7.4 Functions and operators introduced in this chapter

  • requery_hier(): Based on an existing segment list generated with a query(), performs a hierarchical requery based on linked levels.
  • requery_seq(): Based on an existing segment list generated with a query(), performs a sequential requery to search for adjacent annotations at the same level.
  • list_attrDefLabelGroups(): Lists all defined features / attribute definitions within an annotation level.
  • add_attrDefLabelGroup(): Creates a new feature / attribute definition within an annotation level.

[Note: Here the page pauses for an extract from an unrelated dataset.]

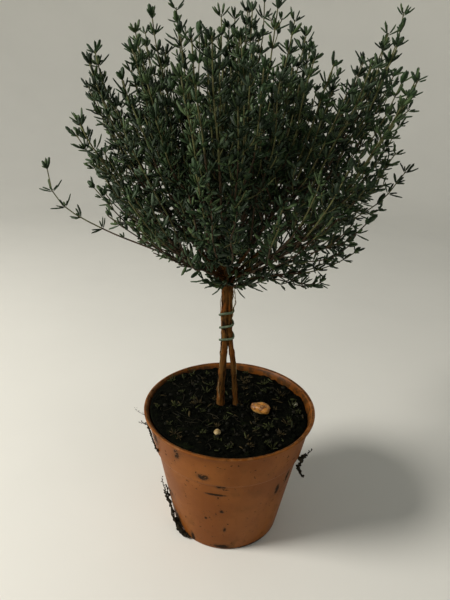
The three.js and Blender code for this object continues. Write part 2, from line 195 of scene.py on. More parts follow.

  • ==, =: Exact equality operators, returns exactly matching strings
  • !=: Inequality operator, returns everything but exactly matching strings
  • =~: Matching operator, returns partially matching strings
  • !~: Non-matching operator, returns everything but partially matching strings
  • |: “or”-operator, used to combine multiple conditions
  • #: Result-modifying operator, specifies which component of a query to return
  • ->: Sequence operator, defines a sequence of annotations to query
  • ^: Domination operator, defines a query based on two linked levels
  • Start(x,y), Medial(x,y), End(x,y): Position operators, defines a query where the position of level x is defined relative to a dominating level y
  • Num(x,y): Count operators, defines queries with specific numbers of annotation boundaries in level x relative to a dominating level y by using one of the count operators ==, !=, <, >, <=, >=.